The Minister said in his opening remarks that this was not an increase in expenditure. Well, I hope that he meant to say that it is an increase in expenditure in that it takes account of commitments that the Chancellor has made both in the Budget and since the Budget. If I have understood correctly, there is a big increase in
expenditure because we need one—for the health service, our social care system and other parts of our public services that need the cash now.
I have another question for the Minister. If these contingencies are being given to Departments so that they have the cash they need, is the money also being given to local authorities? I want to underline this point: local authorities are on the frontline now, and they are having to spend money all the time on a whole range of things that are completely unbudgeted for. They are confused about the proposals for business rates, whether they are going to get any income in, what money they have to give out and all the rest of it. Local authorities are slightly unclear about what is happening. I hope that there will be genuine desire and action on behalf of the Treasury to get some money out—on account, if you like—to them so that they have the cash flow to ensure that they can provide the extra services that they are being asked to provide. It is essential that we hear that local authorities are getting the support that the Whitehall Departments seem to be getting.
I said that I also wanted to talk about the supply process. This legislation is part of the almost anachronistic supply process in this House. I am afraid that I am a bit of a geek on this. In 2000, I wrote a pamphlet called “Making MPs Work For Our Money: Reforming Parliament’s Role In Budget Scrutiny”. It is a cure for insomnia, so I do not necessarily suggest people read it, but in it I tried to argue that this House does not really have sovereignty over the Budget. We look at these Bills when they come along and we nod them through, but our processes of examining draft budgets and estimates are shocking. In my pamphlet, I made the comparison with all the OECD countries, and this House has the worst processes for examining draft budgets and measures such as this Bill—that is worrying. I do not wish to resurrect the Brexit debate, but it was supposed to be about parliamentary sovereignty and I used to say, “I wish we had some.” That is because this House rarely, if ever, looks at the estimates properly, analyses them in Select Committees and makes proposals about draft spending decisions. Other Parliaments do those things quite easily—the Swedish and New Zealand Parliaments are good models.

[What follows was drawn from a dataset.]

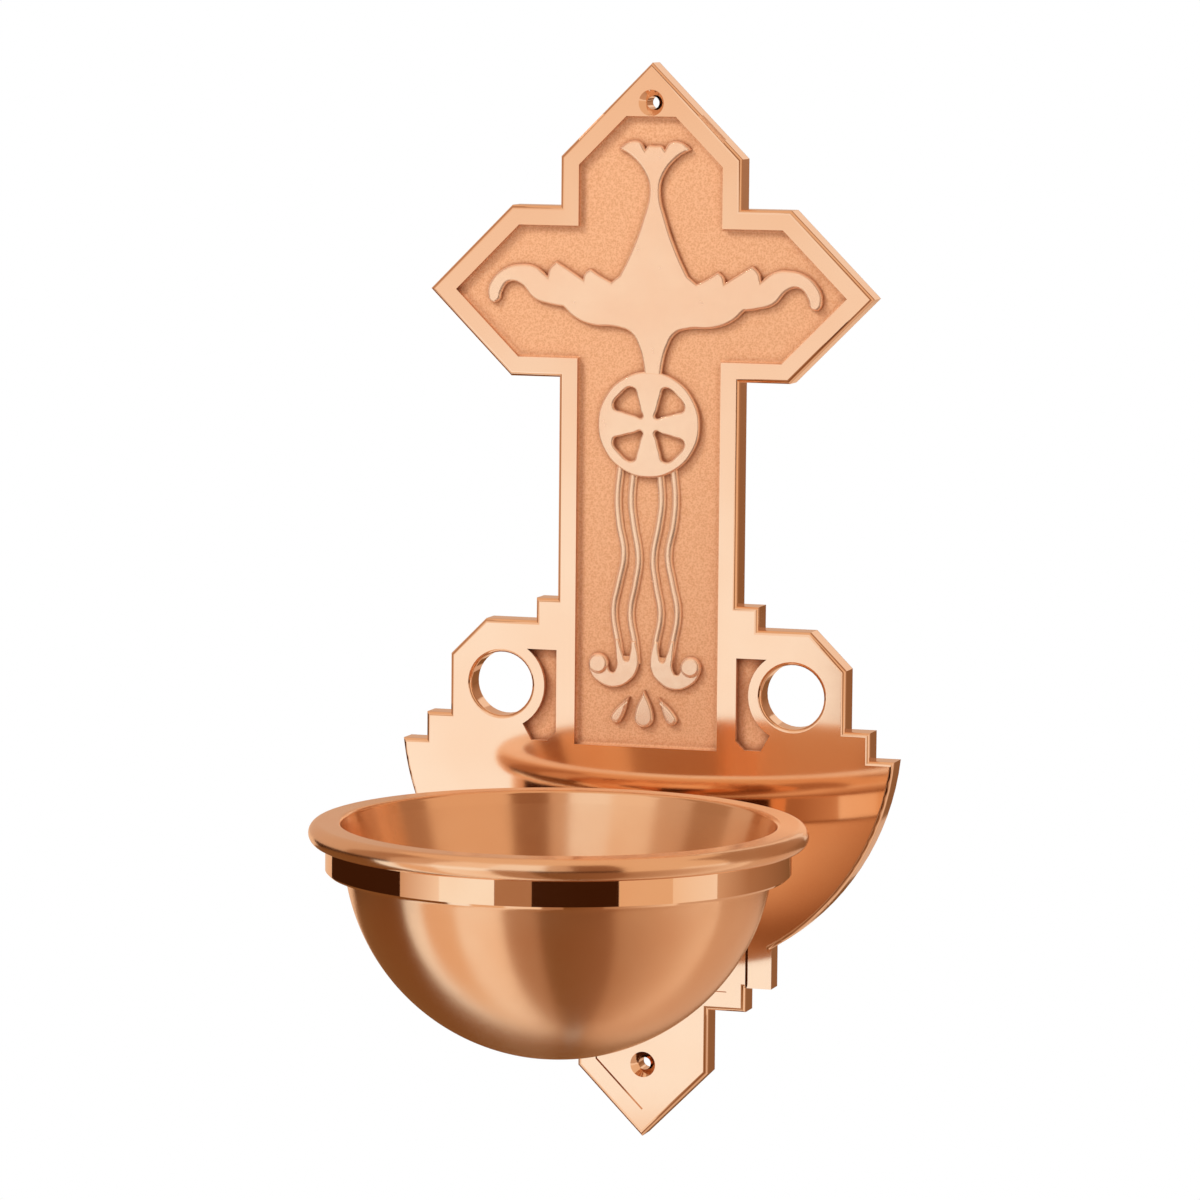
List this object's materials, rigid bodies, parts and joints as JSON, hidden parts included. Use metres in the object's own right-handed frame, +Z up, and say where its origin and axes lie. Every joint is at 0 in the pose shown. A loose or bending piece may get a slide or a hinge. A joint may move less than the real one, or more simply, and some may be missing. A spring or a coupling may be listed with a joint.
{
  "type": "holy water stoup",
  "caption": "Wall-hung cast bronze holy water stoup: a pointed cross back plate with carved dove relief and pierced rings carries a round bowl with a lift-out liner.",
  "frame": {"origin": "on the wall plane (the back face of the back plate), midway between the two wall screw holes", "axes": "+X to the right of someone facing the stoup, +Y into the wall, +Z up; the bowl stands out towards -Y"},
  "size_m": [0.1698, 0.18, 0.3561],
  "materials": {
    "plate": "cast bronze, polished borders over a stippled field",
    "bowl": "polished bronze",
    "liner": "polished bronze",
    "boss": "turned bronze",
    "screw": "stainless steel",
    "washer": "spring steel",
    "bowl_screw": "plain brass"
  },
  "bodies": {
    "stoup": {"back_plate": "plate", "bowl_shell": "bowl", "mounting_boss": "boss", "boss_screw_upper": "screw", "boss_screw_lower": "screw", "lock_washer_upper": "washer", "lock_washer_lower": "washer", "bowl_screw_left": "bowl_screw", "bowl_screw_right": "bowl_screw"},
    "liner": {"bowl_liner": "liner"}
  },
  "joints": [
    {"name": "liner_lift", "type": "slide", "parent": "stoup", "child": "liner", "axis": [0, 0, 1], "range_m": [0, 0.08]}
  ]
}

Our approach undermines the value for money and undermines what we are here for, and we really need to look at the estimates procedure.

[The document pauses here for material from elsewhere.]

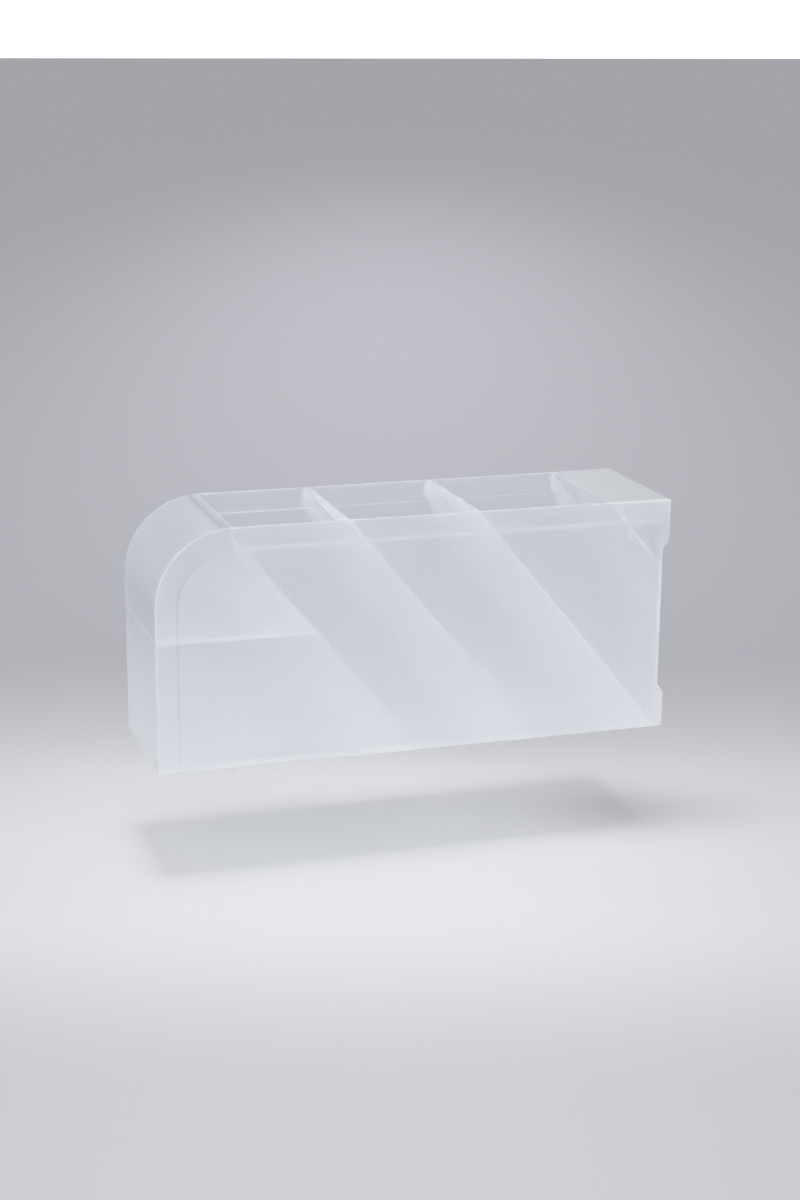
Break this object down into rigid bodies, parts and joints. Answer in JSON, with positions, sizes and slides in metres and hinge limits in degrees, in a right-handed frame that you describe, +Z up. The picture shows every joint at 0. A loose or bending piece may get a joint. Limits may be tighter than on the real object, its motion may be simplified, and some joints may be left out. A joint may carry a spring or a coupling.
{
  "type": "desk organizer",
  "caption": "Frosted translucent plastic desk organizer with slanted open-top compartments, a rounded closed nose with an inner shelf, and a recessed right end.",
  "frame": {"origin": "middle of the base, on the surface that the organizer stands on", "axes": "+X along the length from the rounded end to the recessed end, +Y from front to back, +Z up"},
  "size_m": [0.21, 0.061, 0.0955],
  "materials": {
    "frosted_plastic": "frosted, translucent polypropylene, fine matte texture"
  },
  "bodies": {
    "root": {"front_panel": "frosted_plastic", "back_panel": "frosted_plastic", "floor_plate": "frosted_plastic", "left_wall": "frosted_plastic", "curved_cover": "frosted_plastic", "shelf_plate": "frosted_plastic", "divider_1": "frosted_plastic", "divider_2": "frosted_plastic", "divider_3": "frosted_plastic", "divider_4": "frosted_plastic", "top_plate": "frosted_plastic", "right_end_wall": "frosted_plastic"}
  },
  "joints": []
}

That is why this Bill looks so weird in many ways; it is called the Contingencies Fund Bill and we are not used to doing this sort of thing, because we have given up control over supply—it is just nodded through. The last time MPs voted against a spending request of the Government was in 1919, more than 100 years ago We have given up properly controlling the draft estimates. Although I will be supporting the Bill tonight, because it is really important that we let this one through, I just want to say to the Minister that I hope we can reflect on this. I raised this issue when I was in government and tried to get the then Chancellor to look at it. There was a flurry of excitement and then the dead hand of the Treasury said, “No way, we are not giving up control.” That was the wrong move, because control can be exercised with greater transparency. I hope that that may be one thing that comes from this experience in this emergency situation.

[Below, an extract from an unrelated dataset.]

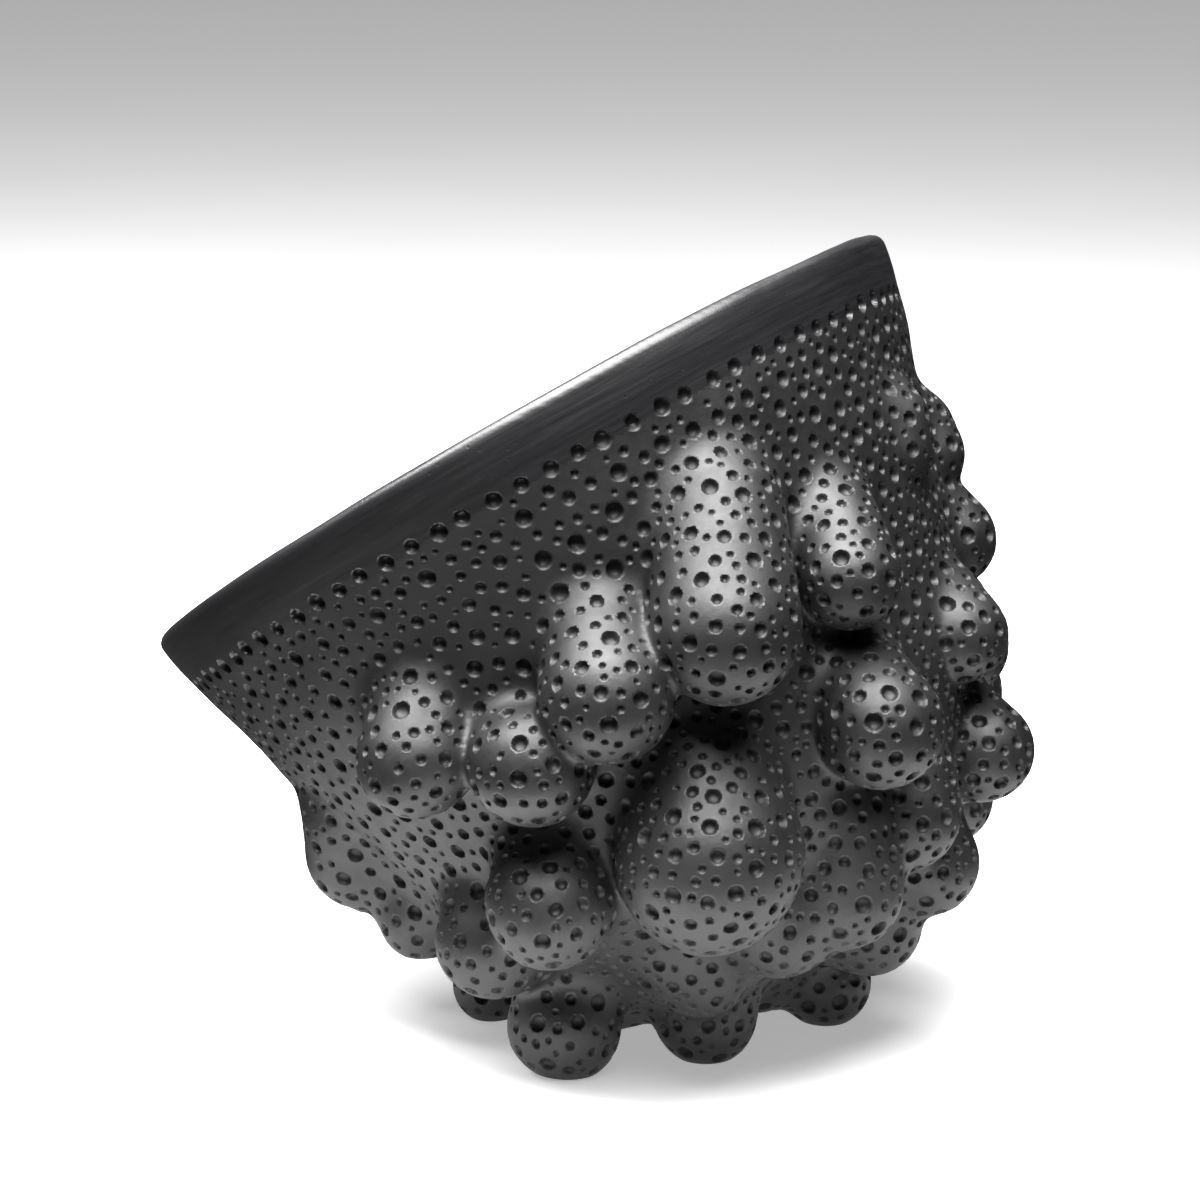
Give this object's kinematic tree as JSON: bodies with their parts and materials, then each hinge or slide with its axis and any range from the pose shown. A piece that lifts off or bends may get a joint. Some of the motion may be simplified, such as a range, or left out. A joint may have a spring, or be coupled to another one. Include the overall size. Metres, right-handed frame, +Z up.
{
  "type": "black clay pot",
  "caption": "Leaning round bowl of burnished black clay with a smooth rim and hollow bulbs all over its lower half, standing on its lowest bulbs.",
  "frame": {"origin": "centre of the bounding box, on the surface that the pot stands on", "axes": "+Z up; the mouth leans towards -X and a little towards +Y, and the side with the tallest bulb faces -Y"},
  "size_m": [0.2622, 0.269, 0.2439],
  "materials": {
    "pitted_black_clay": "black reduction-fired clay, smoothed to a satin sheen and pricked all over with small round pits",
    "burnished_black_clay": "black reduction-fired clay, burnished along the rim to a soft graphite sheen"
  },
  "bodies": {
    "root": {"foot_lobe_1": "pitted_black_clay", "foot_lobe_2": "pitted_black_clay", "foot_lobe_3": "pitted_black_clay", "foot_lobe_4": "pitted_black_clay", "foot_lobe_5": "pitted_black_clay", "foot_lobe_6": "pitted_black_clay", "lower_lobe_1": "pitted_black_clay", "lower_lobe_10": "pitted_black_clay", "lower_lobe_11": "pitted_black_clay", "lower_lobe_12": "pitted_black_clay", "lower_lobe_13": "pitted_black_clay", "lower_lobe_14": "pitted_black_clay", "lower_lobe_2": "pitted_black_clay", "lower_lobe_3": "pitted_black_clay", "lower_lobe_4": "pitted_black_clay", "lower_lobe_5": "pitted_black_clay", "lower_lobe_6": "pitted_black_clay", "lower_lobe_7": "pitted_black_clay", "lower_lobe_8": "pitted_black_clay", "lower_lobe_9": "pitted_black_clay", "middle_lobe_1": "pitted_black_clay", "middle_lobe_10": "pitted_black_clay", "middle_lobe_11": "pitted_black_clay", "middle_lobe_12": "pitted_black_clay", "middle_lobe_2": "pitted_black_clay", "middle_lobe_3": "pitted_black_clay", "middle_lobe_4": "pitted_black_clay", "middle_lobe_5": "pitted_black_clay", "middle_lobe_6": "pitted_black_clay", "middle_lobe_7": "pitted_black_clay", "middle_lobe_8": "pitted_black_clay", "middle_lobe_9": "pitted_black_clay", "rim_band": "burnished_black_clay", "upper_lobe_1": "pitted_black_clay", "upper_lobe_10": "pitted_black_clay", "upper_lobe_11": "pitted_black_clay", "upper_lobe_12": "pitted_black_clay", "upper_lobe_13": "pitted_black_clay", "upper_lobe_14": "pitted_black_clay", "upper_lobe_2": "pitted_black_clay", "upper_lobe_3": "pitted_black_clay", "upper_lobe_4": "pitted_black_clay", "upper_lobe_5": "pitted_black_clay", "upper_lobe_6": "pitted_black_clay", "upper_lobe_7": "pitted_black_clay", "upper_lobe_8": "pitted_black_clay", "upper_lobe_9": "pitted_black_clay", "vessel_wall": "pitted_black_clay"}
  },
  "joints": []
}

Let me end with some reflections on the economy, where we are at and the lessons we are taking. I talked about the importance of the banks really delivering,
given the agreement with the Government and the Bank of England. That is probably the most essential message from me tonight. There are some longer-term things and possibly some relatively short-term things to address, one of which is the way we do the Bank of England’s quantitative easing. That is monetary policy, where we are, in effect, printing money and sending it out. That happened after the 2008 crash and it is happening now. I am not against it, but I just say that the way it works is not some sort of technical, politically neutral, value-neutral system; it has implications for economic equality in this country, because the money tends to go to people in the City—the financial institutions. It does not go to ordinary people and ordinary businesses. So if we are going to get things right this time and have quantitative easing, I urge the Minister to let us have a debate about how those mechanisms actually work, because in crises we do not want economic inequality worse; we want to make it better. These technical things sound as though they are available only for pointy-heads in the Treasury, but quantitative easing is a political issue and we have not debated that. It has massive social and economic consequences, and we need to make sure that there is democratic accountability on them, and that they are properly understood and work in the interests of society.